You can also find an old-fashioned hot turkey ($9.50) or hot roast beef ($9.25) sandwich with french fries or mashed potatoes, salad or coleslaw. And there are seafood dishes such as haddock and a shrimp platter.
I mentioned the grilled knockwurst under the specialty sandwiches section of the menu. Also there, you’ll find the Beef Wick ($6.75), the Heidelberg’s take on French dip, and the Tyrol ($5.75), melted cheese, sautéed mushrooms and onions on grilled pumpernickel.
Dinner entrees come with soup and salad and a choice among potato pancakes, mashed, french fries or home fries or the house’s spaetzle, German egg noodles.
The classics are all here. Sauerbraten ($17.95), which I’ve enjoyed at the Heidelberg in the past, is beef marinated in traditional style and served in a gravy enriched with crushed ginger snaps, with the house’s red cabbage as accompaniment. There is also wiener schnitzel, 8 ounces of veal breaded and browned lightly and served with fresh lemon garnish ($17.95) and a Jaeger schnitzel, medallions of veal that are breaded, pan fried and served with a hearty burgundy sauce and mushrooms.
Our tab, for sandwiches and sides, soup, and sodas, was a reasonable $31.40 with tax and tip. As we left, full and contented, I promised myself to return soon for dinner.
NAPKIN NOTES
Leberkase, a German terrine pate or “sausage,” is quite complex and I’d find it daunting to make, but I’d certainly order it any time it appeared on the menu of a good restaurant, and that’s not often.

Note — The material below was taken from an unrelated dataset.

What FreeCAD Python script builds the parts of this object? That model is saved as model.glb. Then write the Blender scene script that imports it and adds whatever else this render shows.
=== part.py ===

It’s a mixture of ground veal liver or pork liver, pork belly, anchovies, flavored with marjoram, salt and pepper, along with Madeira or Cognac. It also involves a gelatinous meat stock or aspic, which is a job to make in itself. It’s baked in a water bath, often with a lining of bacon or other smoked pork. In Germany, a friend pointed out, which city attaches its name to the leberkase determines how much liver it must contain.